To clearly indicate what the VDP considers the very best dry wines from the top vineyard sites in each region, they have adopted a system by which a dry wine from a VDP grosse lage vineyard may be designated as Großes Gewächs (also sometimes indicated as "GG").
As it happens, the 2012 vintage for which all this new labeling applies is shaping up as a particularly good year for German and Austrian Riesling, as a recent tasting mainly of pre-release wines from importers Terry Theise, WineWise and The Vienna Wine Company this past month demonstrated for me.

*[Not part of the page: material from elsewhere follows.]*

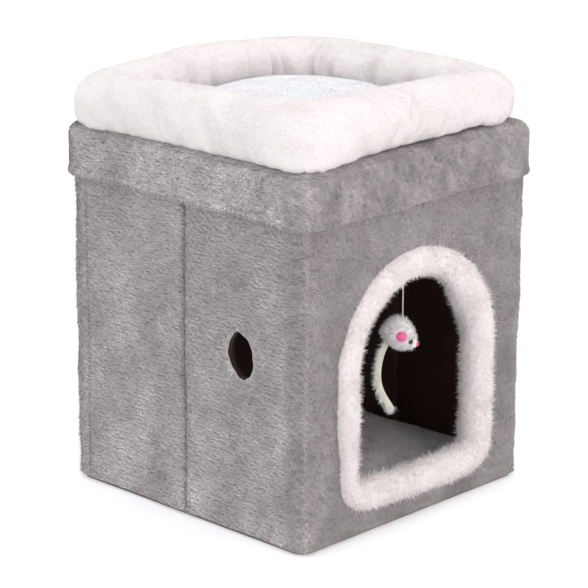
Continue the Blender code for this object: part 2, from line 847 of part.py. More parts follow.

The vintage didn't start out so well in Germany, where a cold snap in May led to abnormal fruit set. An extended rainy period after that intensified mildew pressure. August, however, was quite warm, followed by a warm and dry fall all the way into October, affording slow ripening Riesling plenty of hang time.
Austrian weather conditions were quite similar, with the May frost there having cut yields by up to a third in some regions.
Johannes Selbach, winemaker/proprietor of one of my favorite producers year after year, Selbach-Oster, described his 2012 Rieslings to me as follows: "They're not thick. It's a delicate and super drinkable vintage that will outlive 2011 by a great distance." Johannes considers 2012 his best vintage since 2005.
In the complete report on my blog here you will find my tasting notes on 98 wines from 25 producers. Most of these are 2012 Rieslings, although I also included some recently released reserve wines from other vintages and 2012 wines based on other white grapes, like Muskateller and Pinot Blanc, that also seem to have fared well in 2012.
My top producers of Riesling in Germany and Austria so far from 2012, with one or more wines I scored 93 points or higher, are Carl Loewen, Dönnhoff, Hexamer, Josef Leitz, Kruger-Rumpf, Selbach-Oster and Spreitzer.
Most of these wines will start hitting the shelves in late summer and throughout the fall this year. Some 2012 bottlings from some of these producers, however, like Selbach-Oster, are already available, offering delicious Riesling for quenching your summer thirst. And many very good bottlings are priced well below $20.